GIVEN EXERCISE ▸ Exactly reproduce the lines that follow.

DATA EXCERPT ▸
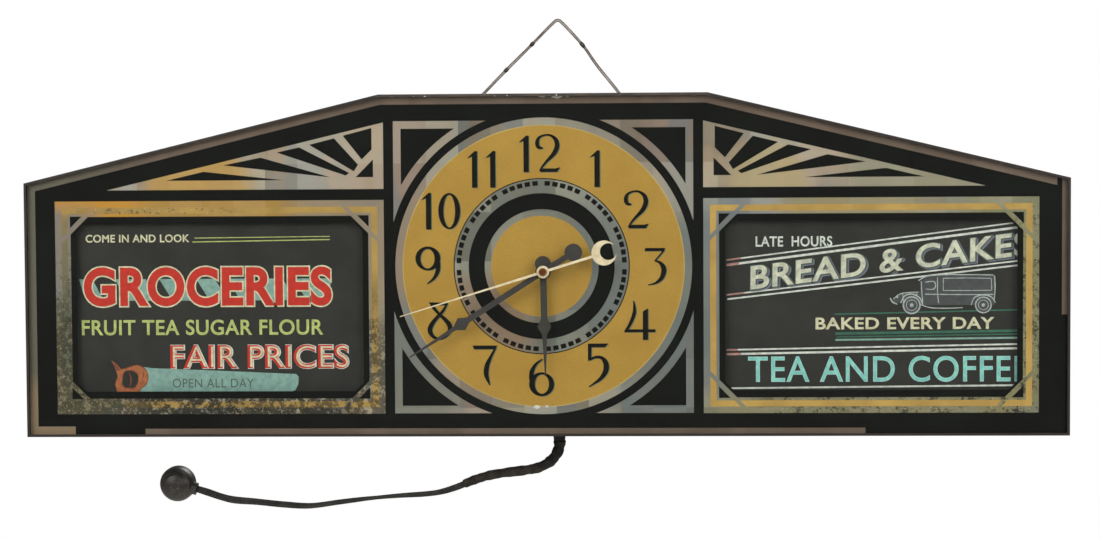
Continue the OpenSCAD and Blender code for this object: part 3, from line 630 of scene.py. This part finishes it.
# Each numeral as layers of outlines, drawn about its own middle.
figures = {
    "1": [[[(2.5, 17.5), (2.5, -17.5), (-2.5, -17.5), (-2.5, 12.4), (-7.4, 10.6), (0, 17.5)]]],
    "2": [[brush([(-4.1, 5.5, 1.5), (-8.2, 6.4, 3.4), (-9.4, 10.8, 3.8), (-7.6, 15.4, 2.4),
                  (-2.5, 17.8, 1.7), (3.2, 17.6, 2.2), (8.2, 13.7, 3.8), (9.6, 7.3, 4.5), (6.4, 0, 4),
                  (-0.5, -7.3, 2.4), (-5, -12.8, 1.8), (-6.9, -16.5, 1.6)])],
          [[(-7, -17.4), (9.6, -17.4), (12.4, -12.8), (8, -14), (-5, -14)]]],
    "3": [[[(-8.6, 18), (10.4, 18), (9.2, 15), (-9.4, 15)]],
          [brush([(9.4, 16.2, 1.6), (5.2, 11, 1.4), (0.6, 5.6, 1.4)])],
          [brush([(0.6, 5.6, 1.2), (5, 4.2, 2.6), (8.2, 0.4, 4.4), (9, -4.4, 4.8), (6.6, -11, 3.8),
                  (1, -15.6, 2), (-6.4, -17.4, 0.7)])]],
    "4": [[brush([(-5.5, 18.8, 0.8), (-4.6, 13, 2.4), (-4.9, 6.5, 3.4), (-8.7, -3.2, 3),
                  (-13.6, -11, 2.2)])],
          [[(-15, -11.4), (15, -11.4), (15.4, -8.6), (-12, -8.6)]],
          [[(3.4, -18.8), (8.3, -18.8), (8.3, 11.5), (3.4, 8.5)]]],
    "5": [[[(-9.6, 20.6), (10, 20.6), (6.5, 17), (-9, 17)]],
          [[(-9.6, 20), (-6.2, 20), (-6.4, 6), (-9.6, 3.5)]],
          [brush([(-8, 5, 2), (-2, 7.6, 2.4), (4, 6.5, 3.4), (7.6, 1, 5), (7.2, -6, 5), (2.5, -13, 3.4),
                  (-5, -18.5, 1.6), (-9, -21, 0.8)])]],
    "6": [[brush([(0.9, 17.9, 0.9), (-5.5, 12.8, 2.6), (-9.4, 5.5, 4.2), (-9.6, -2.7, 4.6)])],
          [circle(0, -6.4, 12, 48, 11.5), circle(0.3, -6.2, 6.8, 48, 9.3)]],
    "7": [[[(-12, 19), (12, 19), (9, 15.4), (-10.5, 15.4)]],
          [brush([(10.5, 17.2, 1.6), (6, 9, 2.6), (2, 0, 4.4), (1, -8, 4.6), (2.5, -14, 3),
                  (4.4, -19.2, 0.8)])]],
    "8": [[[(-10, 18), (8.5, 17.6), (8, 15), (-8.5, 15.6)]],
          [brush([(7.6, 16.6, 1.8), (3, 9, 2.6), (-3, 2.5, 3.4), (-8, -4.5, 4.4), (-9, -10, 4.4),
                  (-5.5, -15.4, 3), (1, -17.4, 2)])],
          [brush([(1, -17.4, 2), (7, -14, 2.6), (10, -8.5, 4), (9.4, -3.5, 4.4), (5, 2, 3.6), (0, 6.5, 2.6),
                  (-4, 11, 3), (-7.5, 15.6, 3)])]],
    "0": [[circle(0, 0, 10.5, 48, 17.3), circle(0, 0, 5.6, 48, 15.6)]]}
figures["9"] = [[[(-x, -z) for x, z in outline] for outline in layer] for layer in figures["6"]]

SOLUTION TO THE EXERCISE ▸
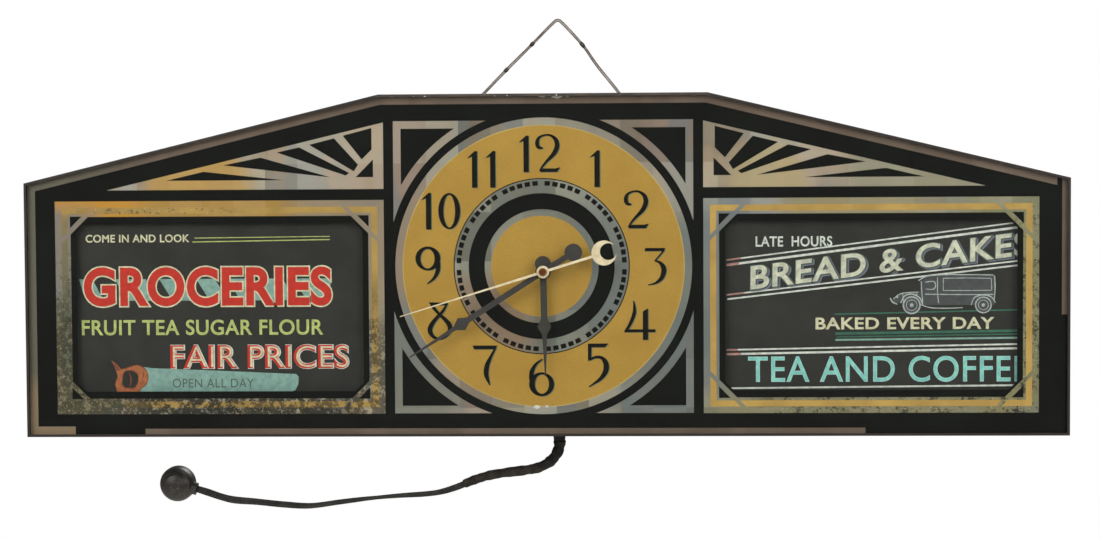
Continue the OpenSCAD and Blender code for this object: part 3, from line 630 of scene.py. This part finishes it.
# Each numeral as layers of outlines, drawn about its own middle.
figures = {
    "1": [[[(2.5, 17.5), (2.5, -17.5), (-2.5, -17.5), (-2.5, 12.4), (-7.4, 10.6), (0, 17.5)]]],
    "2": [[brush([(-4.1, 5.5, 1.5), (-8.2, 6.4, 3.4), (-9.4, 10.8, 3.8), (-7.6, 15.4, 2.4),
                  (-2.5, 17.8, 1.7), (3.2, 17.6, 2.2), (8.2, 13.7, 3.8), (9.6, 7.3, 4.5), (6.4, 0, 4),
                  (-0.5, -7.3, 2.4), (-5, -12.8, 1.8), (-6.9, -16.5, 1.6)])],
          [[(-7, -17.4), (9.6, -17.4), (12.4, -12.8), (8, -14), (-5, -14)]]],
    "3": [[[(-8.6, 18), (10.4, 18), (9.2, 15), (-9.4, 15)]],
          [brush([(9.4, 16.2, 1.6), (5.2, 11, 1.4), (0.6, 5.6, 1.4)])],
          [brush([(0.6, 5.6, 1.2), (5, 4.2, 2.6), (8.2, 0.4, 4.4), (9, -4.4, 4.8), (6.6, -11, 3.8),
                  (1, -15.6, 2), (-6.4, -17.4, 0.7)])]],
    "4": [[brush([(-5.5, 18.8, 0.8), (-4.6, 13, 2.4), (-4.9, 6.5, 3.4), (-8.7, -3.2, 3),
                  (-13.6, -11, 2.2)])],
          [[(-15, -11.4), (15, -11.4), (15.4, -8.6), (-12, -8.6)]],
          [[(3.4, -18.8), (8.3, -18.8), (8.3, 11.5), (3.4, 8.5)]]],
    "5": [[[(-9.6, 20.6), (10, 20.6), (6.5, 17), (-9, 17)]],
          [[(-9.6, 20), (-6.2, 20), (-6.4, 6), (-9.6, 3.5)]],
          [brush([(-8, 5, 2), (-2, 7.6, 2.4), (4, 6.5, 3.4), (7.6, 1, 5), (7.2, -6, 5), (2.5, -13, 3.4),
                  (-5, -18.5, 1.6), (-9, -21, 0.8)])]],
    "6": [[brush([(0.9, 17.9, 0.9), (-5.5, 12.8, 2.6), (-9.4, 5.5, 4.2), (-9.6, -2.7, 4.6)])],
          [circle(0, -6.4, 12, 48, 11.5), circle(0.3, -6.2, 6.8, 48, 9.3)]],
    "7": [[[(-12, 19), (12, 19), (9, 15.4), (-10.5, 15.4)]],
          [brush([(10.5, 17.2, 1.6), (6, 9, 2.6), (2, 0, 4.4), (1, -8, 4.6), (2.5, -14, 3),
                  (4.4, -19.2, 0.8)])]],
    "8": [[[(-10, 18), (8.5, 17.6), (8, 15), (-8.5, 15.6)]],
          [brush([(7.6, 16.6, 1.8), (3, 9, 2.6), (-3, 2.5, 3.4), (-8, -4.5, 4.4), (-9, -10, 4.4),
                  (-5.5, -15.4, 3), (1, -17.4, 2)])],
          [brush([(1, -17.4, 2), (7, -14, 2.6), (10, -8.5, 4), (9.4, -3.5, 4.4), (5, 2, 3.6), (0, 6.5, 2.6),
                  (-4, 11, 3), (-7.5, 15.6, 3)])]],
    "0": [[circle(0, 0, 10.5, 48, 17.3), circle(0, 0, 5.6, 48, 15.6)]]}
figures["9"] = [[[(-x, -z) for x, z in outline] for outline in layer] for layer in figures["6"]]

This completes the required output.